- _Given problem_
Make an exact copy of the listing below.

- _Data excerpt_
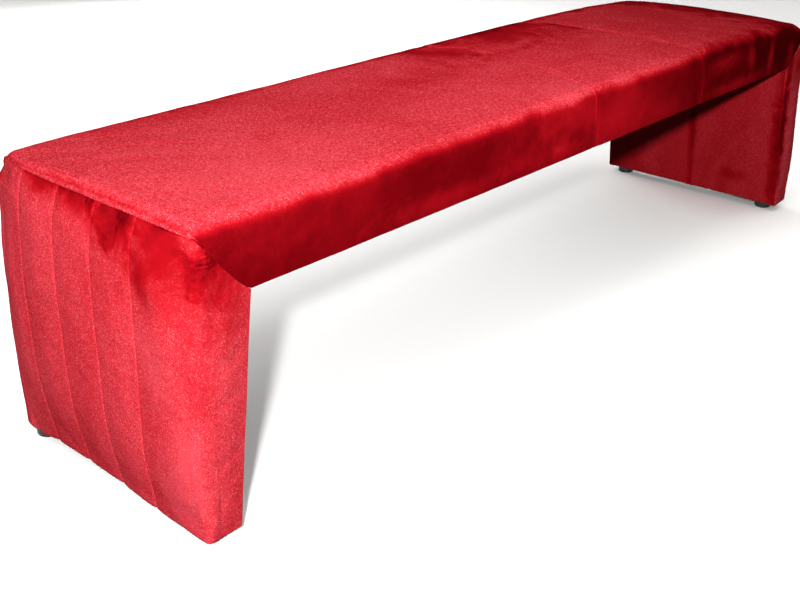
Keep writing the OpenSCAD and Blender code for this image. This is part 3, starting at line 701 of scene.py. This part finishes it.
def seatPanel(name, finish, u, borders, seams):
    t = seatRows(seat["step"])
    grid = lip(bendSeams(seatShape(u, t), u), u)
    normal = seatNormals(u, t)
    folds = resample(seatFolds, (t + 1) / 2 * (len(coarseT) - 1), 0)
    folds = resample(folds, (u + seatReach) / (2 * seatReach) * (len(coarseU) - 1), 1)
    swell = seat["folding"] * folds + 0.0012 * ripple(grid, 0.11, 1) + 0.0006 * ripple(grid, 0.035, 2)
    for at in seams:
        away = u - at
        grooves = sum(bell(away - side * seat["twinStitch"], 0.0011) for side in (-1, 1)) * seat["twinDepth"]
        pucker = 0.0011 * ripple(grid, 0.014, 5 + at) * bell(np.abs(away) - 0.012, 0.010)[None, :]
        # short diagonal wrinkles where the seam turns over the front edge
        nearFront = bell(grid[..., 1] + bench["halfDepth"], 0.02)
        wrinkle = 0.0012 * np.sin((grid[..., 2] + grid[..., 0]) * 2 * math.pi / 0.017) * nearFront
        wrinkle = wrinkle * bell(np.abs(away) - 0.016, 0.012)[None, :]
        swell = swell - grooves[None, :] - 0.001 * bell(away, 0.02)[None, :] + pucker + wrinkle
    fromEnd = seatReach - np.abs(u)
    cornerPucker = 0.0014 * np.sin(grid[..., 1] * 2 * math.pi / 0.0095 + 3 * ripple(grid, 0.02, 9))
    cornerPucker = cornerPucker * bell(grid[..., 1] + 0.198, 0.022) * bell(fromEnd - 0.008, 0.010)[None, :]
    swell = swell + cornerPucker * smoothStep(fromEnd / 0.004)[None, :]
    grid = grid + normal * swell[..., None]
    narrow = smoothStep((np.abs(u) - 0.800) / 0.012)
    allowance = seat["flap"] + (seat["mitreAllowance"] - seat["flap"]) * narrow
    borders = {**borders, "low": (0.0018, allowance), "high": (0.0018, allowance)}
    made = clothPiece(name, turnIn(grid, borders, normal), finish)
    return made, grid, normal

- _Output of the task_
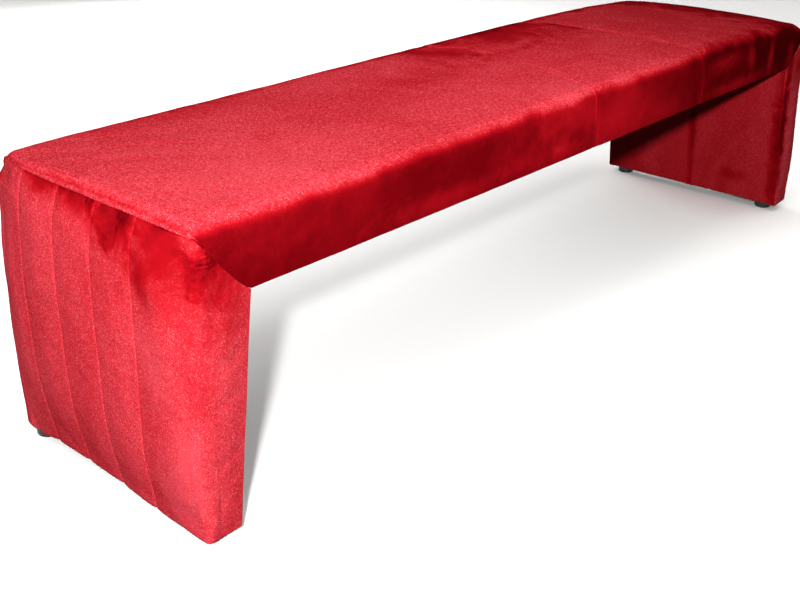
Keep writing the OpenSCAD and Blender code for this image. This is part 3, starting at line 701 of scene.py. This part finishes it.
def seatPanel(name, finish, u, borders, seams):
    t = seatRows(seat["step"])
    grid = lip(bendSeams(seatShape(u, t), u), u)
    normal = seatNormals(u, t)
    folds = resample(seatFolds, (t + 1) / 2 * (len(coarseT) - 1), 0)
    folds = resample(folds, (u + seatReach) / (2 * seatReach) * (len(coarseU) - 1), 1)
    swell = seat["folding"] * folds + 0.0012 * ripple(grid, 0.11, 1) + 0.0006 * ripple(grid, 0.035, 2)
    for at in seams:
        away = u - at
        grooves = sum(bell(away - side * seat["twinStitch"], 0.0011) for side in (-1, 1)) * seat["twinDepth"]
        pucker = 0.0011 * ripple(grid, 0.014, 5 + at) * bell(np.abs(away) - 0.012, 0.010)[None, :]
        # short diagonal wrinkles where the seam turns over the front edge
        nearFront = bell(grid[..., 1] + bench["halfDepth"], 0.02)
        wrinkle = 0.0012 * np.sin((grid[..., 2] + grid[..., 0]) * 2 * math.pi / 0.017) * nearFront
        wrinkle = wrinkle * bell(np.abs(away) - 0.016, 0.012)[None, :]
        swell = swell - grooves[None, :] - 0.001 * bell(away, 0.02)[None, :] + pucker + wrinkle
    fromEnd = seatReach - np.abs(u)
    cornerPucker = 0.0014 * np.sin(grid[..., 1] * 2 * math.pi / 0.0095 + 3 * ripple(grid, 0.02, 9))
    cornerPucker = cornerPucker * bell(grid[..., 1] + 0.198, 0.022) * bell(fromEnd - 0.008, 0.010)[None, :]
    swell = swell + cornerPucker * smoothStep(fromEnd / 0.004)[None, :]
    grid = grid + normal * swell[..., None]
    narrow = smoothStep((np.abs(u) - 0.800) / 0.012)
    allowance = seat["flap"] + (seat["mitreAllowance"] - seat["flap"]) * narrow
    borders = {**borders, "low": (0.0018, allowance), "high": (0.0018, allowance)}
    made = clothPiece(name, turnIn(grid, borders, normal), finish)
    return made, grid, normal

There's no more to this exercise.